▶ _What you have to do_: Print all of the data exactly as written.

● ● ● ● ●

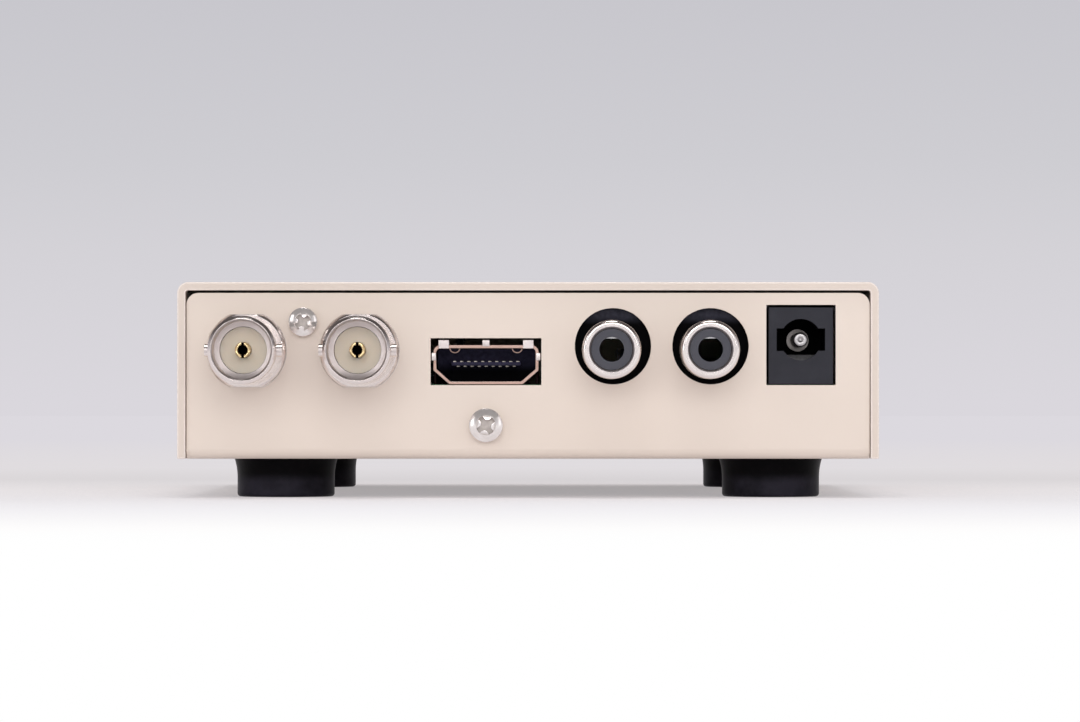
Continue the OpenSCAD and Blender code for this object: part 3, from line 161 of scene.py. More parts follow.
def powder_coat(name, tone_a, tone_b, low_gloss, high_gloss):
    """Satin polyester powder coat: even and waxy, with a fine orange peel that breaks the gloss up."""
    material = blank(name)
    place = add(material, "ShaderNodeTexCoord").outputs["Object"]
    cloud = add(material, "ShaderNodeTexNoise", {
        "Vector": place, "Scale": per_mm(CLOUD_MM), "Detail": 3})
    peel = add(material, "ShaderNodeTexNoise", {
        "Vector": place, "Scale": per_mm(PEEL_MM), "Detail": 2})
    tone = add(material, "ShaderNodeMix", {
        FACTOR: cloud.outputs["Fac"], COLOUR_A: linear(tone_a), COLOUR_B: linear(tone_b),
    }, data_type="RGBA")
    gloss = add(material, "ShaderNodeMapRange", {
        "Value": peel.outputs["Fac"], "From Min": NOISE_LOW, "From Max": NOISE_HIGH,
        "To Min": low_gloss, "To Max": high_gloss})
    skin = add(material, "ShaderNodeBump", {
        "Height": peel.outputs["Fac"], "Strength": 0.35, "Distance": 0.02 * MM})
    surface = add(material, "ShaderNodeBsdfPrincipled", {
        "Base Color": tone.outputs[MIXED], "Roughness": gloss.outputs["Result"],
        "Normal": skin.outputs["Normal"], "IOR": 1.5})
    add(material, "ShaderNodeOutputMaterial", {"Surface": surface.outputs["BSDF"]})
    return material


chassis_coat = powder_coat("satin beige powder coat on the chassis", "E7D9CE", "E2D3C7", 0.40, 0.52)
# The cover has the chassis's coat, painted a little darker as painted shade
shaded_cover_coat = powder_coat("smoother beige powder coat on the cover", "DFD1C6", "DACBC0", 0.40, 0.50)
highlight_edge_coat = powder_coat("powder coat painted pale on an edge as a highlight", "F0E5DE", "ECDFD7", 0.22, 0.3)

finish(chassis_coat, EDGE_COAT, "base_chassis")
finish(shaded_cover_coat, EDGE_COVER, "top_cover")

# The cover's rounding is even all round, and painted paler than its faces as a highlight
nodes["top_cover"].data.materials.append(highlight_edge_coat)
cover_edges = nodes["top_cover"].modifiers["edges"]
cover_edges.material = 1
cover_edges.offset_type = "OFFSET"
cover_edges.loop_slide = False


# ---- Feet ----
# Four moulded rubber feet with a hollow flare under the floor. Each is held by a screw whose head and
# washer sit in the foot's pocket, and by a nut inside the case.

RUBBER_BLACK = "030204"
RUBBER_DUST_AND_SHEEN = "2A2831"
RUBBER_GRAIN_MM = 0.35
SHEEN_PATCH_MM = 4
SHEEN_TOP = 3.6
SHEEN_FADE = 1.6
EDGE_RUBBER = 0.15

# Moulded rubber: near black and dull, paler grey in soft patches near the desk, as dust and a painted
# reflection of the desk
rubber = blank("moulded black rubber")
place = add(rubber, "ShaderNodeTexCoord").outputs["Object"]
height = add(rubber, "ShaderNodeSeparateXYZ", {"Vector": place}).outputs["Z"]
low = add(rubber, "ShaderNodeMapRange", {
    "Value": height, "From Min": SHEEN_TOP * MM, "From Max": (SHEEN_TOP - SHEEN_FADE) * MM},
    interpolation_type="SMOOTHSTEP")
bloom = add(rubber, "ShaderNodeTexNoise", {"Vector": place, "Scale": per_mm(SHEEN_PATCH_MM), "Detail": 3})
patch = add(rubber, "ShaderNodeMapRange", {
    "Value": bloom.outputs["Fac"], "From Min": 0.3, "From Max": 0.6, "To Min": 0.35, "To Max": 1})
dust_and_sheen = add(rubber, "ShaderNodeMath", {
    0: low.outputs["Result"], 1: patch.outputs["Result"]}, operation="MULTIPLY")
grain = add(rubber, "ShaderNodeTexNoise", {
    "Vector": place, "Scale": per_mm(RUBBER_GRAIN_MM), "Detail": 3})
tone = add(rubber, "ShaderNodeMix", {
    FACTOR: dust_and_sheen.outputs["Value"], COLOUR_A: linear(RUBBER_BLACK), COLOUR_B: linear(RUBBER_DUST_AND_SHEEN),
}, data_type="RGBA")
skin = add(rubber, "ShaderNodeBump", {
    "Height": grain.outputs["Fac"], "Strength": 0.4, "Distance": 0.03 * MM})
surface = add(rubber, "ShaderNodeBsdfPrincipled", {
    "Base Color": tone.outputs[MIXED], "Roughness": 0.4, "IOR": 1.14, "Normal": skin.outputs["Normal"]})
add(rubber, "ShaderNodeOutputMaterial", {"Surface": surface.outputs["BSDF"]})

finish(rubber, EDGE_RUBBER,
       "foot_socket_left", "foot_socket_right", "foot_lamp_left", "foot_lamp_right")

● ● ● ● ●

▶ _Solution to this problem_:
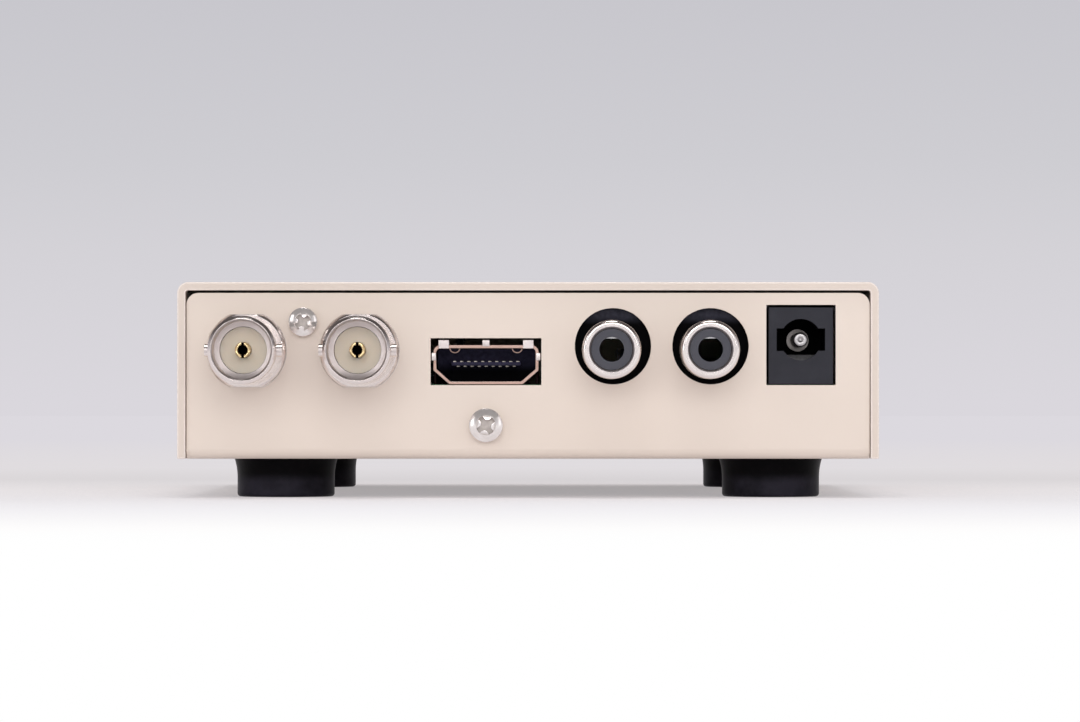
Continue the OpenSCAD and Blender code for this object: part 3, from line 161 of scene.py. More parts follow.
def powder_coat(name, tone_a, tone_b, low_gloss, high_gloss):
    """Satin polyester powder coat: even and waxy, with a fine orange peel that breaks the gloss up."""
    material = blank(name)
    place = add(material, "ShaderNodeTexCoord").outputs["Object"]
    cloud = add(material, "ShaderNodeTexNoise", {
        "Vector": place, "Scale": per_mm(CLOUD_MM), "Detail": 3})
    peel = add(material, "ShaderNodeTexNoise", {
        "Vector": place, "Scale": per_mm(PEEL_MM), "Detail": 2})
    tone = add(material, "ShaderNodeMix", {
        FACTOR: cloud.outputs["Fac"], COLOUR_A: linear(tone_a), COLOUR_B: linear(tone_b),
    }, data_type="RGBA")
    gloss = add(material, "ShaderNodeMapRange", {
        "Value": peel.outputs["Fac"], "From Min": NOISE_LOW, "From Max": NOISE_HIGH,
        "To Min": low_gloss, "To Max": high_gloss})
    skin = add(material, "ShaderNodeBump", {
        "Height": peel.outputs["Fac"], "Strength": 0.35, "Distance": 0.02 * MM})
    surface = add(material, "ShaderNodeBsdfPrincipled", {
        "Base Color": tone.outputs[MIXED], "Roughness": gloss.outputs["Result"],
        "Normal": skin.outputs["Normal"], "IOR": 1.5})
    add(material, "ShaderNodeOutputMaterial", {"Surface": surface.outputs["BSDF"]})
    return material


chassis_coat = powder_coat("satin beige powder coat on the chassis", "E7D9CE", "E2D3C7", 0.40, 0.52)
# The cover has the chassis's coat, painted a little darker as painted shade
shaded_cover_coat = powder_coat("smoother beige powder coat on the cover", "DFD1C6", "DACBC0", 0.40, 0.50)
highlight_edge_coat = powder_coat("powder coat painted pale on an edge as a highlight", "F0E5DE", "ECDFD7", 0.22, 0.3)

finish(chassis_coat, EDGE_COAT, "base_chassis")
finish(shaded_cover_coat, EDGE_COVER, "top_cover")

# The cover's rounding is even all round, and painted paler than its faces as a highlight
nodes["top_cover"].data.materials.append(highlight_edge_coat)
cover_edges = nodes["top_cover"].modifiers["edges"]
cover_edges.material = 1
cover_edges.offset_type = "OFFSET"
cover_edges.loop_slide = False


# ---- Feet ----
# Four moulded rubber feet with a hollow flare under the floor. Each is held by a screw whose head and
# washer sit in the foot's pocket, and by a nut inside the case.

RUBBER_BLACK = "030204"
RUBBER_DUST_AND_SHEEN = "2A2831"
RUBBER_GRAIN_MM = 0.35
SHEEN_PATCH_MM = 4
SHEEN_TOP = 3.6
SHEEN_FADE = 1.6
EDGE_RUBBER = 0.15

# Moulded rubber: near black and dull, paler grey in soft patches near the desk, as dust and a painted
# reflection of the desk
rubber = blank("moulded black rubber")
place = add(rubber, "ShaderNodeTexCoord").outputs["Object"]
height = add(rubber, "ShaderNodeSeparateXYZ", {"Vector": place}).outputs["Z"]
low = add(rubber, "ShaderNodeMapRange", {
    "Value": height, "From Min": SHEEN_TOP * MM, "From Max": (SHEEN_TOP - SHEEN_FADE) * MM},
    interpolation_type="SMOOTHSTEP")
bloom = add(rubber, "ShaderNodeTexNoise", {"Vector": place, "Scale": per_mm(SHEEN_PATCH_MM), "Detail": 3})
patch = add(rubber, "ShaderNodeMapRange", {
    "Value": bloom.outputs["Fac"], "From Min": 0.3, "From Max": 0.6, "To Min": 0.35, "To Max": 1})
dust_and_sheen = add(rubber, "ShaderNodeMath", {
    0: low.outputs["Result"], 1: patch.outputs["Result"]}, operation="MULTIPLY")
grain = add(rubber, "ShaderNodeTexNoise", {
    "Vector": place, "Scale": per_mm(RUBBER_GRAIN_MM), "Detail": 3})
tone = add(rubber, "ShaderNodeMix", {
    FACTOR: dust_and_sheen.outputs["Value"], COLOUR_A: linear(RUBBER_BLACK), COLOUR_B: linear(RUBBER_DUST_AND_SHEEN),
}, data_type="RGBA")
skin = add(rubber, "ShaderNodeBump", {
    "Height": grain.outputs["Fac"], "Strength": 0.4, "Distance": 0.03 * MM})
surface = add(rubber, "ShaderNodeBsdfPrincipled", {
    "Base Color": tone.outputs[MIXED], "Roughness": 0.4, "IOR": 1.14, "Normal": skin.outputs["Normal"]})
add(rubber, "ShaderNodeOutputMaterial", {"Surface": surface.outputs["BSDF"]})

finish(rubber, EDGE_RUBBER,
       "foot_socket_left", "foot_socket_right", "foot_lamp_left", "foot_lamp_right")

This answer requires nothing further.